But if the Washingtons scraped some extra profit out of the cast-off ferry flip, the political damage from the debacle inflicted a lasting injury on the local industry—almost all of which was now in the hands of the Washingtons. (Allied Shipbuilders is pretty much the only non-Washington yard on the coast that is capable of building a ship larger than 1,000 tonnes.) BC Ferries went to Germany for its next three ferry purchases, signing a $325-million contract with the Flensburger Schiffbau-Gesellschaft shipyard in 2004, and then negotiating for relief from the federal import tariff on the basis that the local yards weren’t up to the task.
By that time, the shipbuilding industry’s problem seemed to be epidemic—nationally. Aside from BC Ferries, the most obvious public-sector shipping investor is the federal Department of Defence. But the big navy contracts have usually been reserved for Eastern Canadian operations. And lately, even those yards had been starved for work. The last major federal-sponsored project was launched more than 20 years ago—Saint John Shipbuilding Ltd. in Saint John and Davie Shipyard across from Quebec City turned out a dozen Halifax-class frigates that have operated impressively in salty theatres around the world.
Two decades is a long time for a national shipbuilding industry to go without government work. It’s hard in a country with a sprawling geography and a small population for yards to keep up with the latest efficiencies and technologies, especially in an industry that is as protectionist as shipbuilding. As a consequence, when Ottawa announced its Joint Support Ship project in 2004, saying it would call for tenders on a $2.1-billion project to build two (or perhaps even three!) state-of-the-art supply ships, the industry all but laughed. Given the inevitable cost of modernizing yards, no one could afford to bid on the work at that price. Canada had lost the capacity to build its own naval fleet.
That realization, according to sources intimately familiar with the federal procurement strategy, is what inspired the government to change the question. Rather than asking, “Where can we get good, cheap ships, without sending taxpayer money on a European vacation?” they asked, “How can we be sure that the federal government has access to a supply of efficiently built ships, forever?” As one federal government source says, it became an issue of national security: “As a sovereign nation, we should have the capacity to build our own naval vessels.”
Of course, these gigantic government spending sprees—this particular program, known as the National Shipbuilding Strategy, is estimated to be worth $33 billion—are also a wonderful opportunity for political showboating. Aidan Vining, a business professor at Simon Fraser University, says, “Normally, the government wants to take political credit for job creation in the regions.…Normally, the ‘winners’ in these tournaments are very happy while the ‘losers’ are highly dispersed.”

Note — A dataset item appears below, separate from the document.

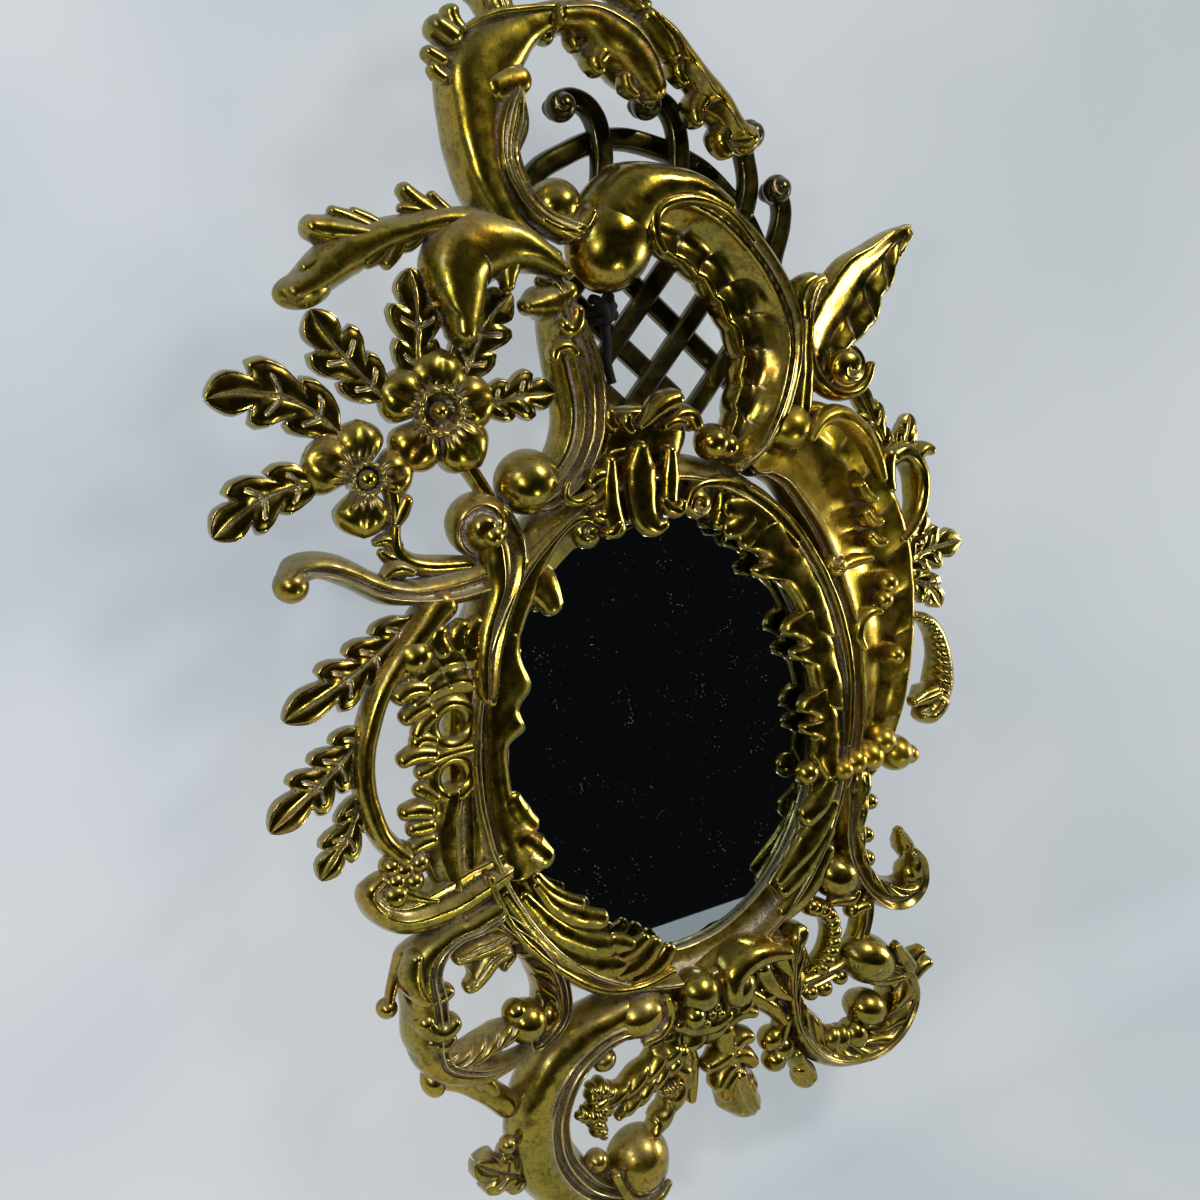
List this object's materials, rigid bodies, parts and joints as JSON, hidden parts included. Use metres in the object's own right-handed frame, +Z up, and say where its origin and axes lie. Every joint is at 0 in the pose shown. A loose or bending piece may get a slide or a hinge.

But the Conservative administration of Prime Minister Stephen Harper could see, for a couple of reasons, that these were not normal circumstances. First, there was a hard historical lesson in the dangers of playing East against West on big defence contracts. In 1986, the Progressive Conservative government of then-prime minister Brian Mulroney ran a relatively transparent bidding process for a maintenance contract on its then-new CF-18 fighter jets. Bristol Aerospace in Winnipeg emerged the clear winner, on both technical and financial grounds—but the clout of Mulroney’s Quebec caucus meant the contract was given to Canadair in Montreal. Western Tories responded in a destructive fury. It was a major factor in the West’s shifting allegiance to the Reform Party, splitting the right-of-centre vote and dispatching conservatives to the federal political wilderness for more than a decade. That’s not a mistake that Stephen Harper was going to repeat.

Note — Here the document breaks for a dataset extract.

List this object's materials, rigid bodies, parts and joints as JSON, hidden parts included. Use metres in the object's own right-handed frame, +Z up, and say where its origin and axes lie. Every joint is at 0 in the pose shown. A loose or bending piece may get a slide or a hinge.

Second, because there are so few shipbuilding centres in Canada—and because the federal government couldn’t afford to revive them all—Vining’s “losers” were going to be concentrated in a single province. Rather than take the heat for manipulating a process that was going to leave a single group of voters seriously unhappy, the Tory political machine did something that no one ever expects from a group of politicians: They got out of the way.
There followed a procurement process that—in contrast to the debacle surrounding the contract for the Lockheed Martin F-35 stealth fighters—has been held up as a model of bureaucratic rectitude and political restraint. The feds knew from the failed Joint Support Ship project that rustling up some specifications and suggesting a preferred purchase price was not going to work. So, beginning in 2009, federal officials began meeting with the folks at Seaspan—and their counterparts at other yards across the country—asking how the government should engage, and how industry could guarantee that it would upgrade its capacity and invest in its own sustainability.
The result was not a traditional Call for Proposals or even for Expressions of Interest. Rather it was a challenge to Canada’s largest shipyards. Limiting the conversation only to those yards that had a track record of building ships larger than 1,000 tonnes, the government asked potential bidders to explain how they could reach and sustain a world-class shipbuilding standard—while also kicking back part of the federally funded bonanza into community benefits.